December 7, 2021

Green Industry

Joaquin Phoenix, Billie Eilish Join Call To Send Pardoned Turkeys To Sanctuary


A flock of celebrities ― including the famously vegan Billie Eilish, Rooney Mara and Joaquin Phoenix ― have added their names to a petition asking President Joe Biden to send this year’s “pardoned” Thanksgiving turkeys to an animal sanctuary.

“We have petitioned past presidents to release the pardoned turkeys to one of [our] sanctuaries with no success, so this year we’re hoping that having so many high-profile celebrities also making the request will help bring attention to the issue and help make it happen,” Farm Sanctuary spokesperson Meredith Turner-Smith told HuffPost in an email.

Joaquin Phoenix (left) and Celeborn, a turkey living at Farm Sanctuary.
Joaquin Phoenix (left) and Celeborn, a turkey living at Farm Sanctuary.

Vianney Le Caer/Invision/AP and Denise McCarthy/Farm Sanctuary

The nonprofit runs a sanctuary in New York state and one in California for animals like pigs, cows, chickens, sheep and of course, turkeys. The organization says it can offer a better home than petting zoos or college poultry science departments, where it maintains they are “likely not cared for as individuals with unique personalities, emotions, needs, and preferences.”

Celebs who signed on also include Margaret Cho, Ricky Gervais, Natasha Lyonne and Dave Bautista, who recently made headlines after vowing to find the person who abused a puppy before the actor adopted her.

What most people now call the “turkey pardon” is technically named the National Thanksgiving Turkey Presentation, which dates back to 1947 as a ceremony involving the poultry industry giving two turkeys to the presidential family.

First lady Melania Trump (right), President Donald Trump and Corn the turkey at the 2020 turkey pardon.
First lady Melania Trump (right), President Donald Trump and Corn the turkey at the 2020 turkey pardon.

MANDEL NGAN/AFP via Getty Images

Sometimes the birds were eaten, and other times presidents or first ladies would send them to farms or children’s attractions. But the modern turkey pardon people recognize today officially started under George H.W. Bush, who in 1989 announced during the presentation that the “fine tom turkey” was “presented a presidential pardon as of right now.”

President George H.W. Bush and Shannon Duffy, 8, of Fairfax, Virginia, with a turkey at the National Thanksgiving Turkey Presentation.
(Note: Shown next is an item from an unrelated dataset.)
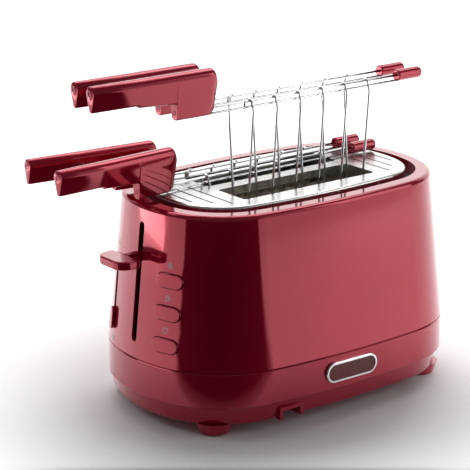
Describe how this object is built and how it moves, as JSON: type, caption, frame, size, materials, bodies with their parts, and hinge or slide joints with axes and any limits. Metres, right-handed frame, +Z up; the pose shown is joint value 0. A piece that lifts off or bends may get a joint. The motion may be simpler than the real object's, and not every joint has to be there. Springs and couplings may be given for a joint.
{
  "type": "pop up toaster",
  "caption": "Long-slot pop-up toaster with rounded tapered body, side lever, push buttons, browning slider, crumb tray and lift-out sandwich tongs.",
  "frame": {"origin": "middle of the box round the whole toaster with its lever and tongs, on the plane its feet stand on", "axes": "+X along the body away from the lever end, +Y across the body away from the badge, +Z up"},
  "size_m": [0.3462, 0.1844, 0.2775],
  "materials": {
    "red_gloss": "high gloss moulded plastic",
    "brushed_plate": "brushed",
    "sheet_steel": "galvanised sheet",
    "chrome_wire": "polished",
    "rack_wire": "plated wire",
    "badge_chrome": "polished",
    "badge_blank": "satin",
    "rubber": "matt",
    "mica": "mica sheet",
    "ribbon": "oxidised resistance ribbon",
    "screw_steel": "zinc plated",
    "board_green": "solder mask",
    "black_plastic": "moulded",
    "white_plastic": "moulded",
    "copper_coil": "enamelled copper"
  },
  "bodies": {
    "body": {"badge_inset": "badge_blank", "badge_ring": "badge_chrome", "base_plate": "red_gloss", "browning_potentiometer": "black_plastic", "button_switches": "black_plastic", "chassis_screws": "screw_steel", "control_board": "board_green", "cord_gland": "rubber", "foot_pads": "rubber", "front_inner_heater_board": "mica", "front_outer_heater_board": "mica", "front_reflector": "sheet_steel", "guard_grids": "rack_wire", "guide_rod": "rack_wire", "heater_ribbons": "ribbon", "left_end_frame": "sheet_steel", "lower_band": "red_gloss", "magnet_coil": "copper_coil", "magnet_core": "sheet_steel", "power_switch": "black_plastic", "rear_inner_heater_board": "mica", "rear_outer_heater_board": "mica", "rear_reflector": "sheet_steel", "relay_and_capacitors": "black_plastic", "return_spring": "rack_wire", "right_end_frame": "sheet_steel", "rod_bracket": "sheet_steel", "terminal_block": "white_plastic", "top_plate": "brushed_plate", "tray_rails": "sheet_steel", "upper_shell": "red_gloss"},
    "lever_carriage": {"lever_knob": "red_gloss", "lever_slider": "sheet_steel", "slider_bush": "white_plastic", "armature_plate": "sheet_steel", "front_bread_rack": "rack_wire", "rear_bread_rack": "rack_wire"},
    "defrost_button": {"defrost_button": "red_gloss"},
    "reheat_button": {"reheat_button": "red_gloss"},
    "cancel_button": {"cancel_button": "red_gloss"},
    "browning_control": {"browning_knob": "red_gloss"},
    "crumb_tray": {"crumb_tray": "sheet_steel", "crumb_tray_front": "red_gloss"},
    "front_tong": {"front_cage_rails": "chrome_wire", "front_cage_hoops": "chrome_wire", "front_tong_caps": "red_gloss"},
    "front_near_grip": {"front_near_grip": "red_gloss", "front_near_grip_wires": "chrome_wire"},
    "front_far_grip": {"front_far_grip": "red_gloss", "front_far_grip_wires": "chrome_wire"},
    "rear_tong": {"rear_cage_rails": "chrome_wire", "rear_cage_hoops": "chrome_wire", "rear_tong_caps": "red_gloss"},
    "rear_near_grip": {"rear_near_grip": "red_gloss", "rear_near_grip_wires": "chrome_wire"},
    "rear_far_grip": {"rear_far_grip": "red_gloss", "rear_far_grip_wires": "chrome_wire"}
  },
  "joints": [
    {"name": "lever_slide", "type": "slide", "parent": "body", "child": "lever_carriage", "axis": [0, 0, 1], "range_m": [-0.062, 0.02], "stiffness_N_per_m": 150, "deforming": ["return_spring"]},
    {"name": "defrost_press", "type": "slide", "parent": "body", "child": "defrost_button", "axis": [1, 0, 0], "range_m": [0, 0.0025], "stiffness_N_per_m": 600, "springref_m": -0.001},
    {"name": "reheat_press", "type": "slide", "parent": "body", "child": "reheat_button", "axis": [1, 0, 0], "range_m": [0, 0.0025], "stiffness_N_per_m": 600, "springref_m": -0.001},
    {"name": "cancel_press", "type": "slide", "parent": "body", "child": "cancel_button", "axis": [1, 0, 0], "range_m": [0, 0.0025], "stiffness_N_per_m": 600, "springref_m": -0.001},
    {"name": "browning_slide", "type": "slide", "parent": "body", "child": "browning_control", "axis": [0.1064, 0, 0.9943], "range_m": [0, 0.044]},
    {"name": "crumb_tray_slide", "type": "slide", "parent": "body", "child": "crumb_tray", "axis": [1, 0, 0], "range_m": [0, 0.15]},
    {"name": "front_tong_lift", "type": "slide", "parent": "body", "child": "front_tong", "axis": [0, 0, 1], "range_m": [-0.068, 0.045]},
    {"name": "front_near_squeeze", "type": "hinge", "parent": "front_tong", "child": "front_near_grip", "pos_m": [-0.02912, -0.03255, 0.2449], "axis": [0, 0, 1], "range_deg": [0, 1.5], "stiffness_Nm_per_rad": 0.6},
    {"name": "front_far_squeeze", "type": "hinge", "parent": "front_tong", "child": "front_far_grip", "pos_m": [-0.02912, -0.01205, 0.2449], "axis": [0, 0, 1], "range_deg": [-1.5, 0], "stiffness_Nm_per_rad": 0.6},
    {"name": "rear_tong_lift", "type": "slide", "parent": "body", "child": "rear_tong", "axis": [0, 0, 1], "range_m": [0, 0.113]},
    {"name": "rear_near_squeeze", "type": "hinge", "parent": "rear_tong", "child": "rear_near_grip", "pos_m": [-0.03512, 0.01395, 0.1769], "axis": [0, 0, 1], "range_deg": [-4.5, 0], "stiffness_Nm_per_rad": 0.6},
    {"name": "rear_far_squeeze", "type": "hinge", "parent": "rear_tong", "child": "rear_far_grip", "pos_m": [-0.03512, 0.03445, 0.1769], "axis": [0, 0, 1], "range_deg": [0, 4.5], "stiffness_Nm_per_rad": 0.6}
  ],
  "couplings": [
    {"joint": "front_far_squeeze", "follows": "front_near_squeeze", "ratio": -1},
    {"joint": "rear_far_squeeze", "follows": "rear_near_squeeze", "ratio": -1}
  ]
}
This turkey ultimately went to Frying Pan Park in Virginia.
President George H.W. Bush and Shannon Duffy, 8, of Fairfax, Virginia, with a turkey at the National Thanksgiving Turkey Presentation. This turkey ultimately went to Frying Pan Park in Virginia.

AP Photo/Marcy Nighswander

Since then, pardonee destinations have included farms, zoos, educational institutions, George Washington’s Mount Vernon and even Disney World and Disneyland. Their remaining lifespans are often short, with many dying within a few months to a year later. (Though last year’s turkeys, Corn and Cob, are still alive and gobbling at Iowa State University.) A big issue is that modern turkeys are bred to put on a huge amount of weight quickly, which takes a major toll on their health.

To help deal with that problem, Farm Sanctuary gives its turkeys a low-fat, high-fiber diet, its president, Gene Baur, told The Atlantic during a prior plea to take the turkeys back in 2009. However, they do get one big cheat day every year when they can cut loose and feast ― Thanksgiving.